- Vishnupuri Location in Maharashtra, India Vishnupuri Vishnupuri (India)
- Coordinates: 19°06′43″N 77°17′20″E﻿ / ﻿19.11194°N 77.28889°E
- Country: India
- State: Maharashtra
- District: Nanded

Government
- • Type: Gram panchayat

Population (2011)
- • Total: 6,910
- Demonym: Hambarde Vishnupurikar

Languages
- • Official: Marathi
- Time zone: UTC+5:30 (IST)
- PIN: 431606
- Telephone code: 02466
- Vehicle registration: MH-26

= Vishnupuri, Nanded =

Village in Maharashtra

Vishnupuri is a village in Nanded taluka of Nanded district in the Indian state of Maharashtra. It is 10 km from Nanded city on the Nanded-Latur highway. Though it is a village, it is now a suburb of the city due its close proximity and rapid urbanisation. Swami Ramanand Teerth Marathwada University, Shri Guru Gobind Singhji Institute of Engineering and Technology, Dr. Shankarrao Chavan Government Medical College, sahayog educational campus are located there

==Demography==
- As per 2011 census, Vishnupuri has total 1,256 families residing. Village has population of 6,910 of which 3,570 were males while 3,340 were females.
- Average Sex Ratio of village is 936 which is higher than Maharashtra state average of 929.
- Literacy rate of village was 80% compared to 82.95% of Maharashtra. Male literacy rate was 87% while female literacy rate was 72%.
- Schedule Caste (SC) constitutes 23.5% of total population while Schedule Tribe population was 1.2%.

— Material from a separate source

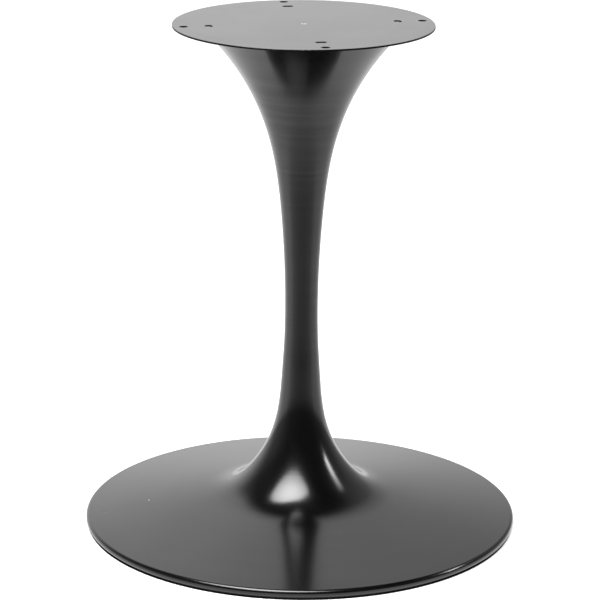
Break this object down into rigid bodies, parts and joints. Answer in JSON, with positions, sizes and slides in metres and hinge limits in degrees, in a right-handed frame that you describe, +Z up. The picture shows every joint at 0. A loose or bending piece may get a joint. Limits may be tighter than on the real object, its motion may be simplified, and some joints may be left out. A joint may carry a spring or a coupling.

==Geography and transport==
Following table shows distance of Vishnupuri from various cities.

| City | Distance(km) |
|---|---|
| Nanded | 10 |
| Loha | 24 |
| Sonkhed | 13 |
| Parbhani | 58 |
| Latur | 126 |
| Hingoli | 78 |
| Aurangabad | 237 |
| Mumbai | 540 |

==Politics==
Vishnupuri is a part of Nanded South constituency for the Maharashtra Legislative Assembly. As of 2019, the Member of the Legislative Assembly representing Vishnupuri was Mohanrao Hambarde of the Congress party. Since, Hemant Patil has been elected as an MP from neighbouring Hingoli LS constituency, this assembly seat is vacant and election for the same was set to be held in October 2019 along with the state general election.

For elections to the Parliament of India, the village is a part of Nanded constituency and has Prataprao Patil Chikhalikar, a former MLA as its representative in the Lok Sabha. Conventionally Shiv Sena has a strong hold in this region.